New Revised Standard Version


The New Revised Standard Version is an English translation of the Bible published in 1989 by the National Council of Churches. It is a revision of the Revised Standard Version, which was itself an update of the American Standard Version. The NRSV was intended as a translation to serve devotional, liturgical and scholarly needs of the broadest possible range of religious adherents. The full translation includes the books of the standard Protestant canon as well as the Deuterocanonical books traditionally included in the canons of Roman Catholicism and Eastern Orthodox Christianity.
The translation appears in three main formats: an edition including only the books of the Protestant canon, a Roman Catholic Edition with all the books of that canon in their customary order, and The Common Bible, which includes the books that appear in Protestant, Catholic, and Eastern Orthodox canons. A special edition of the NRSV, called the "Anglicized Edition," employs English spelling and grammar.

History

The New Revised Standard Version was translated by the Division of Christian Education of the National Council of Churches.

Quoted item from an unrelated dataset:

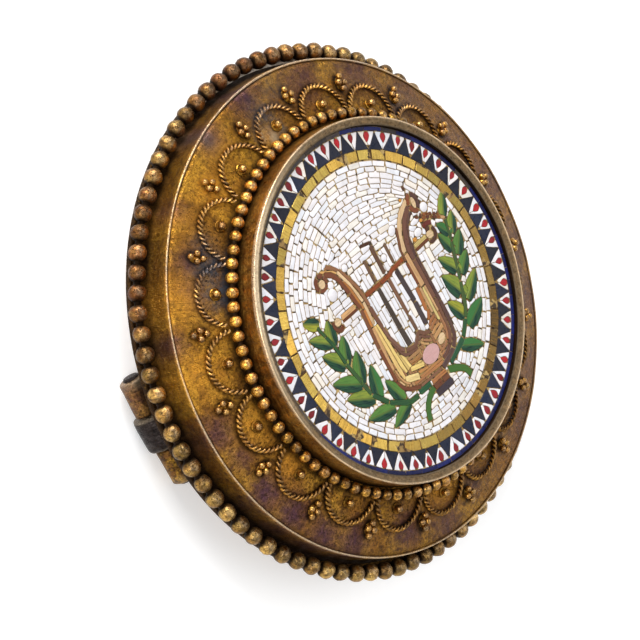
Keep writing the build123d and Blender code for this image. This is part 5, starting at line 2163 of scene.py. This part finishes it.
def raise_strips(group, slot, seed, tip=usual_tip, chip=chip_width):
    """All strips of a group as closed pieces of glass."""
    chance = random.Random(seed)
    bm = bmesh.new()
    glass_colour = bm.verts.layers.float_color.new("glass_colour")
    edge = bm.verts.layers.float.new("edge")
    grain = bm.loops.layers.uv.new("grain")
    for number, strip in enumerate(laid[group]):
        middle_x, middle_y = (sum(places) / len(places) for places in zip(*strip.outline))
        lean_x = chance.uniform(-tip, tip)
        lean_y = chance.uniform(-tip, tip)
        lift = chance.uniform(-0.012, 0.004)
        centre, light_side = leaf_grain.get((group, number), ((middle_x, middle_y), 0))
        shift = 0.0 if light_side else chance.uniform(0, 50)
        ahead_x, ahead_y = strip.direction
        colour = srgb(*strip.colour)
        # one draw is passed over, so that the later strips lie as they did
        chance.random()  # one draw is made and not used; the later strips' draws follow it
        verts = []
        for x, y in strip.outline:
            level = mosaic_level - chip_drop + lift + (x - middle_x) * lean_x + (y - middle_y) * lean_y
            vert = bm.verts.new((x, y, min(level, mosaic_level)))
            vert[glass_colour] = colour
            vert[edge] = 1.0
            verts.append(vert)
        for loop in bm.faces.new(verts).loops:
            dx = loop.vert.co.x - centre[0]
            dy = loop.vert.co.y - centre[1]
            across = -dx * ahead_y + dy * ahead_x
            loop[grain].uv = (dx * ahead_x + dy * ahead_y + shift, across * (light_side or 1) + shift)
    bm.normal_update()
    bmesh.ops.reverse_faces(bm, faces=[face for face in bm.faces if face.normal.z < 0])
    bmesh.ops.solidify(bm, geom=list(bm.faces), thickness=glass_depth - 0.08)
    bmesh.ops.recalc_face_normals(bm, faces=bm.faces)
    tops = [face for face in bm.faces if face.normal.z > 0.9 and face.calc_center_median().z > top_level]
    bmesh.ops.inset_individual(bm, faces=tops, thickness=chip, depth=chip_drop, use_even_offset=False)
    for face in tops:
        for vert in face.verts:
            vert[edge] = 0.0
    weld_turned_edges(bm, edge)
    finish_piece(bm, group + "_glass", glasses[slot], [group], sharp_deg=25)


glass_groups = {
    "white_field": "white", "white_triangles": "white", "navy_triangles": "navy", "red_diamonds": "red",
    "blue_ring": "blue", "gold_ring": "gold", "lyre_body": "tan", "lyre_crossbar": "brown",
    "lyre_strings": "brown", "lyre_base": "brown", "lyre_stone": "pink", "laurel_left": "green",
    "laurel_right": "green",
}
special_cuts = {"white_field": {"chip": 0.04}, "gold_ring": {"tip": 0.14}}
for seed, (group, tray) in enumerate(glass_groups.items(), start=61):
    raise_strips(group, tray + "_glass", seed, **special_cuts.get(group, {}))


# %% [markdown]
# ## Floor, light and camera
#
# The brooch lies face up on a pale floor. Large soft lights stand where a photographer's windows
# would be. The camera looks at the brooch from the photograph's angle, rolled so that
# the brooch leans in the picture as it does there.

# %% Camera
camera_azimuth_deg = 157.76
camera_elevation_deg = 46.73
camera_roll_deg = 78.18
camera_distance = 221.16
camera_target = Vector((-2.17, 0.503, 4.03))
lens_mm = 179.98

azimuth = math.radians(camera_azimuth_deg)
elevation = math.radians(camera_elevation_deg)
towards_camera = Vector(
    (math.cos(elevation) * math.cos(azimuth), math.cos(elevation) * math.sin(azimuth), math.sin(elevation))
)
camera_data = bpy.data.cameras.new("camera")
camera_data.lens = lens_mm
camera_data.sensor_width = 36.0
camera_data.clip_start = 0.01
camera_data.clip_end = 10.0
camera = in_scene("camera", camera_data)
camera.location = (camera_target + towards_camera * camera_distance) * mm
camera.rotation_mode = "QUATERNION"
roll = Quaternion((0, 0, 1), math.radians(camera_roll_deg))
camera.rotation_quaternion = towards_camera.to_track_quat("Z", "Y") @ roll
scene.camera = camera
turned = camera.rotation_quaternion.to_matrix()
image_right = turned @ Vector((1, 0, 0))
image_up = turned @ Vector((0, 1, 0))
print("image right", [round(value, 3) for value in image_right],
      "up", [round(value, 3) for value in image_up])

# %% Floor
floor_half = 1.5
floor_mesh = bmesh.new()
bmesh.ops.create_grid(floor_mesh, x_segments=1, y_segments=1, size=floor_half)
mesh = as_mesh(floor_mesh, "floor")
pale_floor, recipe, shader = new_material(
    "pale_floor", Roughness=0.8, Emission_Strength=0.3, Base_Color=srgb(235, 235, 235),
    Emission_Color=srgb(255, 255, 255),
)
mesh.materials.append(pale_floor)
in_scene("floor", mesh)
print("floor:", 2 * floor_half, "m square")


# %% Lights
def soft_light(name, direction, distance, size, power):
    """A square soft light that looks at the brooch."""
    data = bpy.data.lights.new(name, "AREA")
    data.shape = "SQUARE"
    data.size = size
    data.energy = power
    lamp = in_scene(name, data)
    direction = direction.normalized()
    lamp.location = direction * distance
    lamp.rotation_mode = "QUATERNION"
    lamp.rotation_quaternion = direction.to_track_quat("Z", "Y")


soft_light("window_above", image_up * 0.9 + towards_camera * 0.5 - image_right * 0.15, 0.6, 0.4, 5.5)
soft_light("window_front", towards_camera * 0.9 - image_up * 0.15 - image_right * 0.25, 0.8, 0.4, 3.0)
soft_light("window_right", image_right * 0.8 + towards_camera * 0.5 + image_up * 0.1, 0.7, 0.6, 1.2)
soft_light("window_low", Vector((0.813, -0.329, 0.48)), 0.7, 0.25, 0.26)
world = bpy.data.worlds.new("studio")
world.use_nodes = True
world.node_tree.nodes["Background"].inputs["Color"].default_value = (1.0, 1.0, 1.0, 1.0)
world.node_tree.nodes["Background"].inputs["Strength"].default_value = 0.55
scene.world = world
scene.view_settings.view_transform = "Standard"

The group included scholars representing Orthodox, Catholic and Protestant Christian groups as well as Jewish representation in the group responsible for the Hebrew Scriptures or Old Testament. The mandate given the committee was summarized in a dictum: “As literal as possible, as free as necessary.”

Principles of revision

Improved manuscripts and translations

The Old Testament translation of the RSV was completed before the Dead Sea Scrolls were available to scholars. The NRSV was intended to take advantage of this and other manuscript discoveries, and to reflect advances in scholarship.

Gender language

In the preface to the NRSV Bruce Metzger wrote for the committee that “many in the churches have become sensitive to the danger of linguistic sexism arising from the inherent bias of the English language towards the masculine gender, a bias that in the case of the Bible has often restricted or obscured the meaning of the original text”. The RSV observed the older convention of using masculine nouns in a gender-neutral sense, and in some cases used a masculine word where the source language used a neuter word. This move has been widely criticised by some, including within the Catholic Church, and continues to be a point of contention today. The NRSV by contrast adopted a policy of inclusiveness in gender language. According to Metzger, “The mandates from the Division specified that, in references to men and women, masculine-oriented language should be eliminated as far as this can be done without altering passages that reflect the historical situation of ancient patriarchal culture.”

Translation committee

The following scholars were active on the NRSV Bible Translation Committee at the time of publication.
The New Revised Standard Version is the version most commonly preferred by biblical scholars and used in the most influential publications in the field.
Many mainline Protestant churches officially approve the NRSV for both private and public use. The Episcopal Church in Canon II.2 added the NRSV to the list of translations approved for church services. It is also widely used by the United Methodist Church, the Evangelical Lutheran Church in America, the Christian Church, the Presbyterian Church, the United Church of Christ, the Reformed Church in America, and the United Church of Canada.
In accordance with the Code of Canon Law Canon 825.1, the NRSV with the deuterocanonical books received the Imprimatur of the United States Conference of Catholic Bishops and the Canadian Conference of Catholic Bishops, meaning that the NRSV is officially approved by the Catholic Church and can be profitably used by Catholics in private study and devotional reading. The New Revised Standard Version, Catholic Edition also has the imprimatur, granted on 12 September 1991 and 15 October 1991, respectively. For public worship, such as at weekly Mass, most Catholic Bishops Conferences in English-speaking countries require the use of other translations, either the adapted New American Bible in the dioceses of the United States and the Philippines or the Jerusalem Bible in most of the rest of the English-speaking world. However, the Canadian conference and the Vatican approved a modification of the NRSV for lectionary use in 2008, and an adapted version is also under consideration for approval in England and Wales, in Ireland, and in Scotland. The NRSV, along with the Revised Standard Version, is also quoted in several places in the English-language edition of the Catechism of the Catholic Church, the latter of which summarizes Catholic doctrine and belief in written form.
In 1990 the synod of the Orthodox Church in America decided not to permit use of the NRSV in liturgy or in Bible studies on the grounds that it is highly "divergent from the Holy Scriptures traditionally read aloud in the sacred services of the Church", though the National Council of Churches notes that the translation has "the blessing of a leader of the Greek Orthodox Church."

30-Year Review and Update

A three-year process of reviewing and updating the text of the NRSV was announced at the 2017 Annual Meeting of the Society of Biblical Literature. The update will be managed by the SBL following an agreement with the copyright-holding NCC. The stated focuses of the review are incorporating advances in textual criticism since the 1989 publication of the NRSV, improving the textual notes, and reviewing the style and rendering of the translation. A team of more than fifty scholars, led by an editorial board, is responsible for the review, which goes by the working title of the New Revised Standard Version, Updated Edition.